One could argue, easily enough, that Geertz, and the broader tradition of social thought he represented (phenomenological cultural relativism) influenced "postmodernism" a lot more than vice versa, and that many of "pomo's" main ideas were watered down insights one can find in Weber and Benedict and Geertz.
posted by fourcheesemac at 4:58 AM on November 2, 2006


fourcheesemac, good point. Pomo didn't spring out of nowhere, and a lot of it was the collision of beautifully subtle ideas and expression with lesser, unoriginal, derivative minds seeking tenure. Even Papa Boas, when you consider his classic BAE works, or those of his students, are way ahead of the time in some respects.

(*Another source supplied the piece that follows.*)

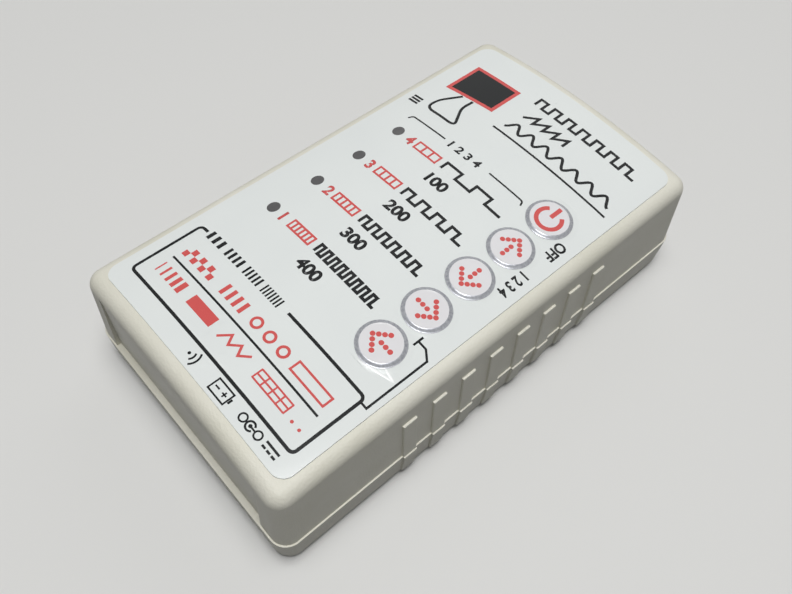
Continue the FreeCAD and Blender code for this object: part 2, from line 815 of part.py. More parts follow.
def make_door():
    """Sliding door: floor plate, end wall flush with the case, tongues that ride under the rails."""
    half = door_width / 2
    end_half = half + door_tongue_reach
    outer = round_base(lower_envelope(0))
    plate = outer.common(box(battery_x - half, battery_x + half, -upper_length, door_rear_y,
                             door_recess, door_top))
    end_wall = outer.common(box(battery_x - end_half, battery_x + end_half, -upper_length,
                                -panel_inner_y - door_gap, door_recess, door_end_height))
    pieces = [plate, end_wall]
    for side in (-1, 1):
        near = battery_x + side * (end_half - door_tongue_width)
        far = battery_x + side * end_half
        pieces.append(box(min(near, far), max(near, far), -panel_inner_y - 2 * door_gap, door_rear_y,
                          door_top, door_top + door_tongue_thickness))
    door = join(pieces)
    first = -panel_inner_y + grip_groove_start
    for index in range(grip_groove_count):
        y = first + index * grip_groove_pitch
        groove = box(battery_x - grip_groove_length / 2, battery_x + grip_groove_length / 2,
                     y - grip_groove_width / 2, y + grip_groove_width / 2,
                     -wall, door_recess + grip_groove_depth)
        door = door.cut(groove)
    return door


# ---- case screws ---------------------------------------------------------------------------------
def make_case_screws():
    """Pan-head screws from below, each with a cross cut in its head."""
    cut_top = counterbore_depth - case_screw_head_height + cross_depth
    half = cross_width / 2

    def screw(x, y):
        head = pillar(x, y, counterbore_depth - case_screw_head_height, counterbore_depth,
                      case_screw_head_radius)
        shank = pillar(x, y, counterbore_depth, counterbore_depth + case_screw_length, case_screw_radius)
        across = box(x - cross_reach, x + cross_reach, y - half, y + half, 0, cut_top)
        along = box(x - half, x + half, y - cross_reach, y + cross_reach, 0, cut_top)
        return join([head, shank]).cut(across).cut(along)

    return group(mirrored_four(screw, case_screw_x, case_screw_y))


# ---- power socket --------------------------------------------------------------------------------
def make_power_socket():
    """Barrel socket under the board: a block with a round nose that fills its hole in the rear panel."""
    half = power_width / 2
    body = box(power_x - half, power_x + half, power_back_y, panel_inner_y,
               board_bottom - power_height, board_bottom)
    nose = rod_y(power_x, power_axis_z, panel_inner_y, panel_face_y, power_nose_radius)
    bore = rod_y(power_x, power_axis_z, panel_face_y - power_bore_depth, tall, power_bore_radius)
    return join([body, nose]).cut(bore)


def make_power_pin():
    tip_y = panel_face_y - power_pin_recess
    pin = rod_y(power_x, power_axis_z, panel_face_y - power_bore_depth, tip_y, power_pin_radius)
    tip = edges_where(pin, lambda edge: abs(edge.CenterOfMass.y - tip_y) < tiny)
    return pin.makeChamfer(power_pin_edge, tip)


def make_power_tabs():
    half = power_tab_width / 2
    rear = box(power_x - half, power_x + half, power_back_y - power_tab_thickness, power_back_y,
               power_axis_z, board_bottom)
    side_x = power_x - power_width / 2
    side_y = power_back_y + power_side_tab_setback
    side = box(side_x - power_tab_thickness, side_x, side_y - half, side_y + half, power_axis_z, board_bottom)
    return group([rear, side])


# ---- video socket --------------------------------------------------------------------------------
def jack_screw_places():
    return [video_x + side * jack_screw_spacing / 2 for side in (-1, 1)]


def d_face(grow, y):
    """D-shaped face about the video socket's axis, wide side up, in a plane square to Y."""
    half_z = video_collar_height / 2 + grow
    lean = half_z * math.tan(math.radians(video_slope))
    wide = video_collar_width / 2 + grow
    narrow = wide - 2 * lean
    corners = ((wide, half_z), (-wide, half_z), (-narrow, -half_z), (narrow, -half_z))
    points = [vec(video_x + x, y, video_axis_z + z) for x, z in corners]
    return Part.Face(Part.makePolygon(points + points[:1]))


def d_prism(grow, y0, y1):
    prism = d_face(grow, y0).extrude(vec(0, y1 - y0, 0))
    long_edges = edges_where(prism, lambda edge: abs(edge.Vertexes[0].Y - edge.Vertexes[1].Y) > (y1 - y0) / 2)
    return prism.makeFillet(video_collar_radius + grow, long_edges)


def contact_places():
    """Place across, height, and the place along the board of each contact's tail."""
    places = []
    for row in range(contact_rows):
        shift = video_row_shift if row % 2 == 0 else -video_row_shift
        z = video_axis_z + ((contact_rows - 1) / 2 - row) * contact_rise
        tail_y = video_back_y - video_block_depth - video_tail_gap - row * video_tail_pitch
        for column in range(contact_columns):
            x = video_x + (column - (contact_columns - 1) / 2 + shift) * contact_spacing
            places.append((x, z, tail_y))
    return places


def make_video_shell():
    half_x = video_flange_width / 2
    half_z = video_flange_height / 2
    flange = box(video_x - half_x, video_x + half_x, video_back_y, video_face_y,
                 video_axis_z - half_z, video_axis_z + half_z)
    corners = edges_where(flange, lambda edge: abs(edge.Vertexes[0].Y - edge.Vertexes[1].Y) > tiny)
    flange = flange.makeFillet(video_flange_radius, corners)
    collar = d_prism(0, video_back_y, video_face_y + video_collar_reach)
    shell = join([flange, collar]).cut(d_prism(-video_collar_wall, video_back_y - wall, tall))
    for x in jack_screw_places():
        hole = jack_screw_stud_radius + jack_screw_flange_gap
        shell = shell.cut(rod_y(x, video_axis_z, 0, tall, hole))
    return shell


def make_video_insulator():
    core = d_prism(-video_collar_wall - video_core_gap, video_back_y - wall, video_mouth_y)
    half_x = video_block_width / 2
    half_z = video_block_height / 2
    block = box(video_x - half_x, video_x + half_x, video_back_y - video_block_depth, video_back_y,
                video_axis_z - half_z, video_axis_z + half_z)
    for x in jack_screw_places():
        block = block.cut(rod_y(x, video_axis_z, 0, tall, jack_screw_stud_radius + jack_screw_room))
    body = join([block, core])
    for x, z, tail_y in contact_places():
        body = body.cut(rod_y(x, z, 0, tall, video_hole_radius))
    return body


def make_video_contacts():
    """Each contact: a round sleeve behind its hole and a square tail that turns up into the board."""
    contacts = []
    half = video_tail_side / 2
    sleeve_y = video_back_y - video_block_depth
    for x, z, tail_y in contact_places():
        sleeve = rod_y(x, z, sleeve_y, video_mouth_y - video_contact_recess, video_contact_radius)
        run = box(x - half, x + half, tail_y - half, sleeve_y, z - half, z + half)
        rise = box(x - half, x + half, tail_y - half, tail_y + half, z - half, board_top + video_tail_stand)
        contacts.append(join([sleeve, run, rise]))
    return group(contacts)


def make_jack_screws():
    """Two hexagonal standoffs that clamp the socket to the panel and take a plug's thumbscrews."""
    corner = jack_screw_across / 2 / math.cos(math.radians(30))
    screws = []
    for middle in jack_screw_places():
        points = []
        for index in range(6):
            angle = math.radians(60 * index + 30)
            points.append(vec(middle + corner * math.cos(angle), panel_face_y,
                              video_axis_z + corner * math.sin(angle)))
        head = Part.Face(Part.makePolygon(points + points[:1])).extrude(vec(0, jack_screw_length, 0))
        cone = Part.makeCone(corner * jack_screw_cone, jack_screw_across / 2, jack_screw_length,
                             vec(middle, panel_face_y, video_axis_z), vec(0, 1, 0))
        stud = rod_y(middle, video_axis_z, panel_face_y - jack_screw_stud_length, panel_face_y,
                     jack_screw_stud_radius)
        hole = rod_y(middle, video_axis_z, panel_face_y + jack_screw_length - jack_screw_hole_depth, tall,
                     jack_screw_hole_radius)
        screws.append(join([head.common(cone), stud]).cut(hole))
    return group(screws)


# ---- parts on the board --------------------------------------------------------------------------
def make_sounder():
    body = pillar(0, sounder_y, board_top, board_top + sounder_height, sounder_radius)
    rim = edges_where(body, lambda edge: abs(edge.CenterOfMass.z - board_top - sounder_height) < tiny)
    body = body.makeChamfer(sounder_edge, rim)
    return body.cut(pillar(0, sounder_y, board_top + sounder_floor, tall, sounder_hole_radius))


def chip_leg(across):
    """One bent leg on the side that faces the rear: shoulder, drop and foot."""
    half = chip_leg_width / 2
    side = chip_side / 2
    shoulder_top = board_top + chip_stand + chip_height / 2 + chip_leg_thickness
    bend = side + chip_leg_shoulder
    shoulder = box(across - half, across + half, side, bend, shoulder_top - chip_leg_thickness, shoulder_top)
    drop = box(across - half, across + half, bend - chip_leg_thickness, bend, board_top, shoulder_top)
    foot = box(across - half, across + half, bend - chip_leg_thickness, side + chip_leg_reach,
               board_top, board_top + chip_leg_thickness)
    return join([shoulder, drop, foot])


def make_microcontroller():
    low = board_top + chip_stand
    half = chip_side / 2
    body = box(-half, half, chip_y - half, chip_y + half, low, low + chip_height)
    upright = edges_where(body, lambda edge: abs(edge.Vertexes[0].Z - edge.Vertexes[1].Z) > chip_height / 2)
    body = body.makeChamfer(chip_chamfer, upright)
    dot = pillar(-half + chip_dot_inset, chip_y - half + chip_dot_inset,
                 low + chip_height - chip_dot_depth, tall, chip_dot_radius)
    first = -(chip_legs_per_side - 1) / 2 * chip_leg_pitch
    legs = []
    for turn in range(4):
        for index in range(chip_legs_per_side):
            leg = chip_leg(first + index * chip_leg_pitch)
            leg.rotate(vec(0, 0, 0), vec(0, 0, 1), 90 * turn)
            leg.translate(vec(0, chip_y, 0))
            legs.append(leg)
    return group([body.cut(dot)] + legs)


def make_crystal():
    low = board_bottom - crystal_height
    can = rounded_block(crystal_width / 2, crystal_length / 2, crystal_end_radius,
                        low, board_bottom, crystal_x, crystal_y)
    rim = edges_where(can, lambda edge: all(abs(vertex.Z - low) < tiny for vertex in edge.Vertexes))
    return can.makeChamfer(can_edge, rim)


def make_regulator():
    top = board_bottom - regulator_leg_length
    body = pillar(regulator_x, supply_y, top - regulator_height, top, regulator_radius)
    body = body.cut(box(regulator_x - regulator_radius, regulator_x + regulator_radius,
                        supply_y + regulator_flat, supply_y + regulator_radius, 0, tall))
    half = regulator_leg_side / 2
    legs = []
    for index in (-1, 0, 1):
        x = regulator_x + index * regulator_leg_pitch
        legs.append(box(x - half, x + half, supply_y - half, supply_y + half, top, board_bottom))
    return join([body] + legs)


def make_capacitors():
    cans = []
    for x in capacitor_places:
        can = pillar(x, supply_y, board_bottom - capacitor_height, board_bottom, capacitor_radius)
        rim = edges_where(can, lambda edge: abs(edge.CenterOfMass.z - board_bottom + capacitor_height) < tiny)
        cans.append(can.makeChamfer(can_edge, rim))
    return group(cans)


def make_resistors():
    first = -(resistor_count - 1) / 2 * resistor_pitch
    chips = []
    for index in range(resistor_count):
        x = first + index * resistor_pitch
        chips.append(box(x - resistor_width / 2, x + resistor_width / 2, resistor_y - resistor_length / 2,
                         resistor_y + resistor_length / 2, board_top, board_top + resistor_height))
    return group(chips)


def save(name, shape):
    placed = shape.copy()
    placed.translate(vec(0, -overall_middle_y, 0))
    placed.exportStep("parts/" + name + ".step")


save("upper_shell", make_upper_shell())
save("lower_shell", make_lower_shell())
save("front_panel", make_front_panel())
save("rear_panel", make_rear_panel())
save("label", make_label())
save("circuit_board", make_board())
save("board_screws", make_board_screws())
save("case_screws", make_case_screws())
save("battery_door", make_door())
save("battery", make_battery())
save("battery_terminals", make_terminals())
save("battery_snap", make_snap())
save("battery_lead_black", make_lead(-1))
save("battery_lead_red", make_lead(1))
save("power_socket", make_power_socket())
save("power_socket_pin", make_power_pin())
save("power_socket_tabs", make_power_tabs())
save("video_socket_shell", make_video_shell())
save("video_socket_insulator", make_video_insulator())
save("video_socket_contacts", make_video_contacts())
save("video_jack_screws", make_jack_screws())
save("sounder", make_sounder())
save("microcontroller", make_microcontroller())
save("crystal", make_crystal())
save("voltage_regulator", make_regulator())
save("filter_capacitors", make_capacitors())
save("output_resistors", make_resistors())
for number, place in enumerate(key_places(), start=1):
    save("key_%d" % number, make_key(place))
    save("switch_%d" % number, make_switch(place))
    save("switch_stem_%d" % number, make_stem(place))
for number, place in enumerate(lamp_places(), start=1):
    save("lamp_%d" % number, make_lamp(place))
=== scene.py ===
"""A hand-held video test-signal generator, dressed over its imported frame."""

import math

import bmesh
import bpy
from mathutils import Matrix, Vector


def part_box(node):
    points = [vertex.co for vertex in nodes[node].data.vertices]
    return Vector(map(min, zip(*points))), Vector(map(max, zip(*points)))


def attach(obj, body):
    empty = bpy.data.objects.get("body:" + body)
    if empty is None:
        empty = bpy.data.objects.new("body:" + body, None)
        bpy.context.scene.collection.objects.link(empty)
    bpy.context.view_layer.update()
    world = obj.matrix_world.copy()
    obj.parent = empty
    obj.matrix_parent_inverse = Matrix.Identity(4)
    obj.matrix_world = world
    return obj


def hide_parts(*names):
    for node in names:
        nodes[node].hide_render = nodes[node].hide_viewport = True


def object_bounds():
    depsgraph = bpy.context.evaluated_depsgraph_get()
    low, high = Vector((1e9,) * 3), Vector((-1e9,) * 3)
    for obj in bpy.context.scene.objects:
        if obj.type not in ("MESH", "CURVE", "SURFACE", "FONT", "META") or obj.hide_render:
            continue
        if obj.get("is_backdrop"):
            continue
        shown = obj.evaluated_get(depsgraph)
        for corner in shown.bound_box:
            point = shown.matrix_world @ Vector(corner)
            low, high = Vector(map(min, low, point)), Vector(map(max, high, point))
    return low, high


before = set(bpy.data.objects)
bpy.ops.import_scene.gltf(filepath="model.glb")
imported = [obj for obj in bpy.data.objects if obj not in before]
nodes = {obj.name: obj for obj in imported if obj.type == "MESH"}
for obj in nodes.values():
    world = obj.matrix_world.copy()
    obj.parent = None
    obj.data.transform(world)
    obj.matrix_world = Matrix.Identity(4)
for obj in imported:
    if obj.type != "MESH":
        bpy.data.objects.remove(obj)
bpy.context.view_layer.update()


# ---- Shells --------------------------------------------------------------------------------------
# The case is two injection-moulded shells of ivory ABS that meet along a parting line low on the
# sides. The tool's faces were spark eroded, so the outside is dull with a fine grain.
mm = 0.001


def colour(code):
    """An sRGB hex code as a linear colour."""
    channels = [int(code[index:index + 2], 16) / 255 for index in (0, 2, 4)]
    return [c / 12.92 if c <= 0.04045 else ((c + 0.055) / 1.055) ** 2.4 for c in channels] + [1.0]


def add_node(tree, kind, links=(), **settings):
    """A node with its settings. Each input gets a value, an output, or a node's first output."""
    node = tree.nodes.new(kind)
    for name, value in settings.items():
        setattr(node, name, value)
    for name, value in links:
        if isinstance(value, bpy.types.Node):
            value = value.outputs[0]
        if isinstance(value, bpy.types.NodeSocket):
            tree.links.new(value, node.inputs[name])
        else:
            node.inputs[name].default_value = value
    return node


def new_material(name):
    """A material, its tree, and the place of each point on the piece."""
    material = bpy.data.materials.new(name)
    material.use_nodes = True
    tree = material.node_tree
    tree.nodes.clear()
    add_node(tree, "ShaderNodeOutputMaterial")
    return material, tree, add_node(tree, "ShaderNodeTexCoord").outputs["Object"]


def show(tree, shader):
    """Puts a shader on the surface, in place of one put there before."""
    tree.links.new(shader.outputs[0], tree.nodes["Material Output"].inputs["Surface"])
    return shader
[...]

For example: In the early 20th century, Boas trains an aboriginal man (George Hunt) for a year in data collection methods and transcription. Hunt then returns to Vancouver Island and conducts fieldwork asking open ended questions ("tell me about the origins of your lineage"), which were transcribed line-for-line. They were then published in interlinear text translation with kwa'kwa'kawakw sentences and their word-by-word translation interwoven. Then, there would be another translation into English prose. So three separate representations of the same text. In some of the BAE volumes, there is an index in which you can reconstruct the editing process by reference back to the field notes - transparency of editing process. Elders were paid for their time and for their stories, as was culturally appropriate. Put this into pomo speak and you have insider-outsider watchers of the watcher's watchers collaboratively creating polyvocal triadic texts with editorially transparent reconstructable experientialism in published volumes that privilege indigenous perspectives, said stories purchased appropriately through traditional means to be presented on their own terms.

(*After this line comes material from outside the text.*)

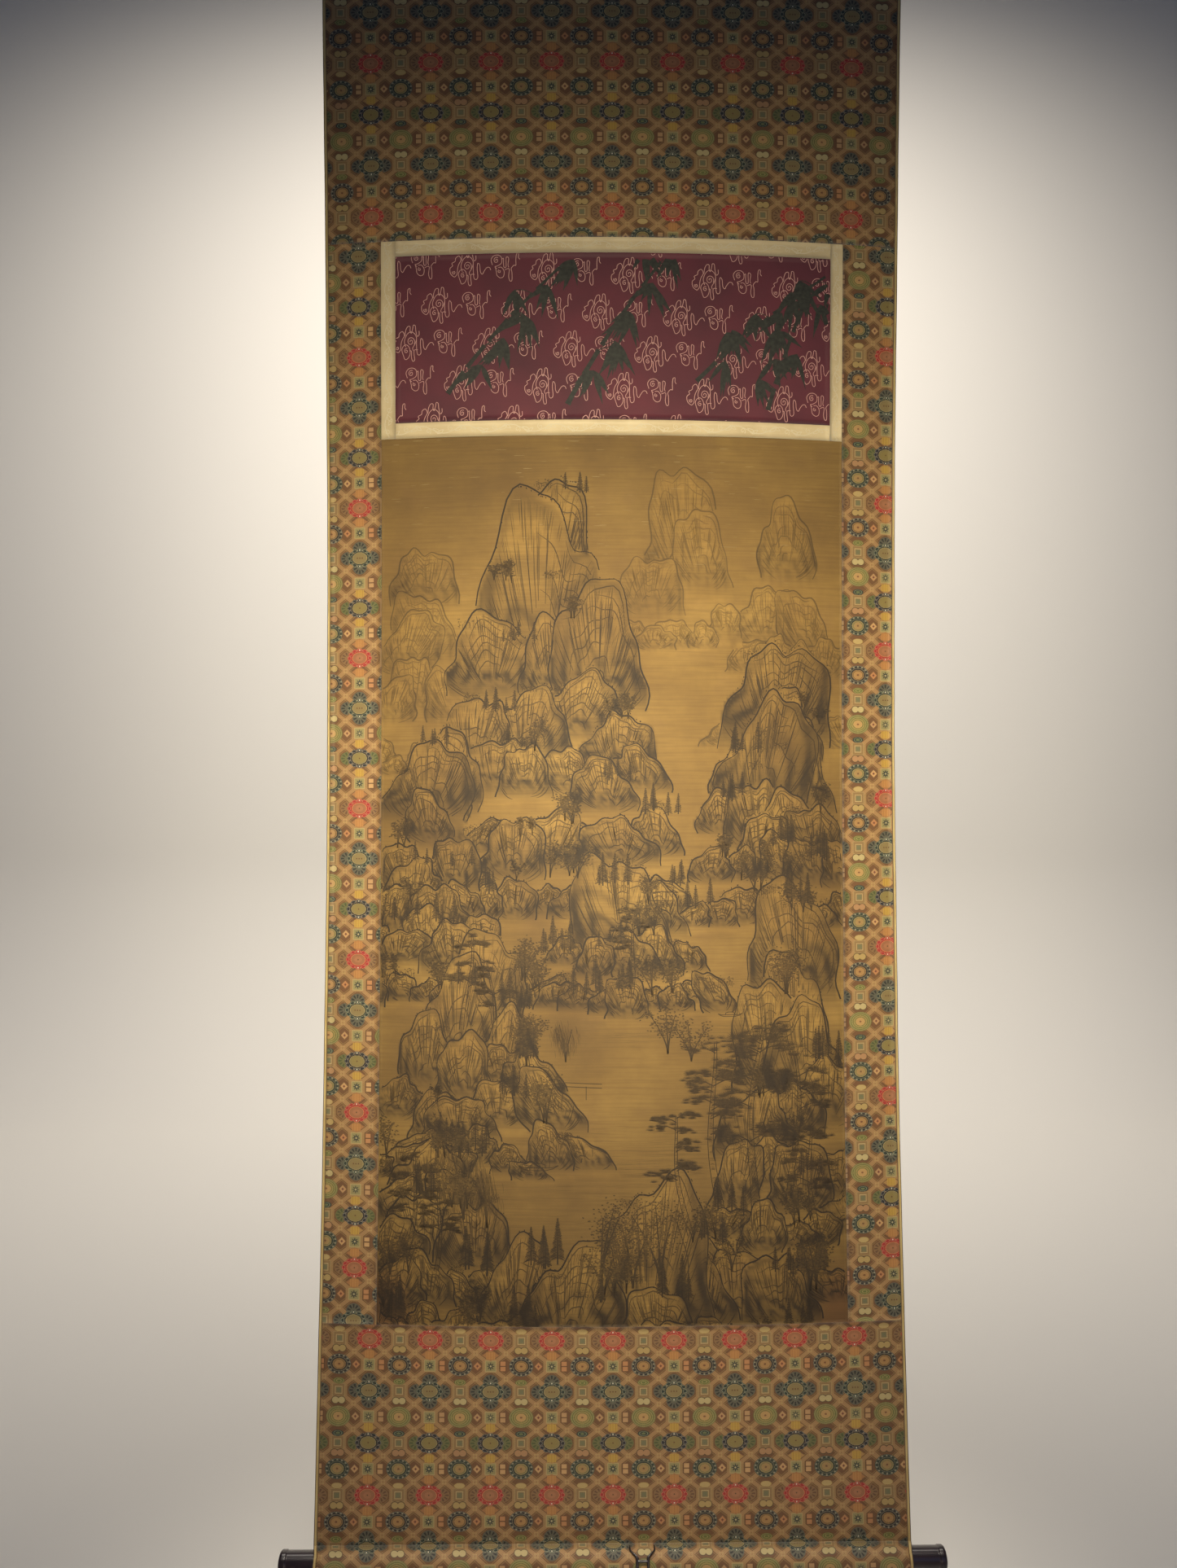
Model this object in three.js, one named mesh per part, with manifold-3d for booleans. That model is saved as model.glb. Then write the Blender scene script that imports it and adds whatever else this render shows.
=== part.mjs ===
// A Chinese hanging scroll with its roller, as it hangs: a mosaic of silk and brocade pieces on one
// long curved sheet, wrapped at its foot round a wooden rod with two turned knobs.
// Millimetres, +Z up. The origin is the middle of the scroll's top edge, the painted face looks to -Y.

import * as THREE from 'three';
import { mergeVertices } from 'three/addons/utils/BufferGeometryUtils.js';
import Module from 'manifold-3d';

const wasm = await Module();
wasm.setup();

// Driving dimensions

const clothWidth = 750;
const clothThickness = 1.2;
const gap = 0.3; // between neighbouring pieces
const edgingWidth = 4.5;
const stripWidth = 70; // brocade strips at both sides

// heights of the rows of pieces, from the top edge down to the crease above the roller
const topPanelHeight = 445;
const borderTopHeight = 20;
const inscriptionHeight = 215.5;
const borderBottomHeight = 20;
const paintingHeight = 1133;
const bottomPanelHeight = 266.5;
const borderLeftWidth = 19;
const borderRightWidth = 16.5;

// how the sheet hangs: its middle stands forward of its side edges, most at half height,
// and its lower half stands a little back
const cupDepth = 41;
const setBack = 6.5;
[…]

100 years later a lot of anthropologists are not walking that walk, instead their heads are up their collective yingyangs looking for absolution from colonialist guilt. How fucking postmodern are the fifty different recipes for blueberry cakes in Boas 1921? Entire books of Bella Coola (Nuxalk) and Bella Bella (Heiltsuk) stories published ONLY in those languages? THAT'S polyvocality, haters. Try that with your precious fucking Academic Presses these days.

And yes, Boas is hardly a model in a lot of other ways (Yuquot Whaler's Shrine?!), but approached with an open mind a lot of that kind of ethnography contains amazingly advanced representations (blah blah postcolonial blah unreflexive blah blah whiteydonebad). And pretty thick, to boot! I've been in an awful lot of Haida households that own a copy of Swanton's Haida Texts and Myths: Skidegate Dialect.


As for Geertz's name, in the wild of both North American and English anthropology departments, I don't believe I have ever heard it pronounced any way other than Gee-ertz. Maybe he should have sent out a memo.
posted by Rumple at 8:14 AM on November 2, 2006


Other people whose names were mispronounced by everyone to the point that they gave up and accepted it: Paul Motian (the name's Armenian and should be MOH-tee-uhn, but he got tired of correcting people who said MOH-shun); Lawrence Olivier (should be oh-LIV-ee-er, not -ay).
posted by languagehat at 12:28 PM on November 2, 2006


Rumple, we probably know each other in real life. Go figure.
posted by fourcheesemac at 12:52 PM on November 2, 2006


fourcheesemac -- heh. Then buy me a beer!
posted by Rumple at 10:59 PM on November 2, 2006


Rumple, are you going to San Jose?
posted by fourcheesemac at 6:34 PM on November 4, 2006


Because I will happily buy you that beer during AAA.
posted by fourcheesemac at 6:35 PM on November 4, 2006


Sadly, no, I wasted my travel grant going to Lisbon. Raincheck though.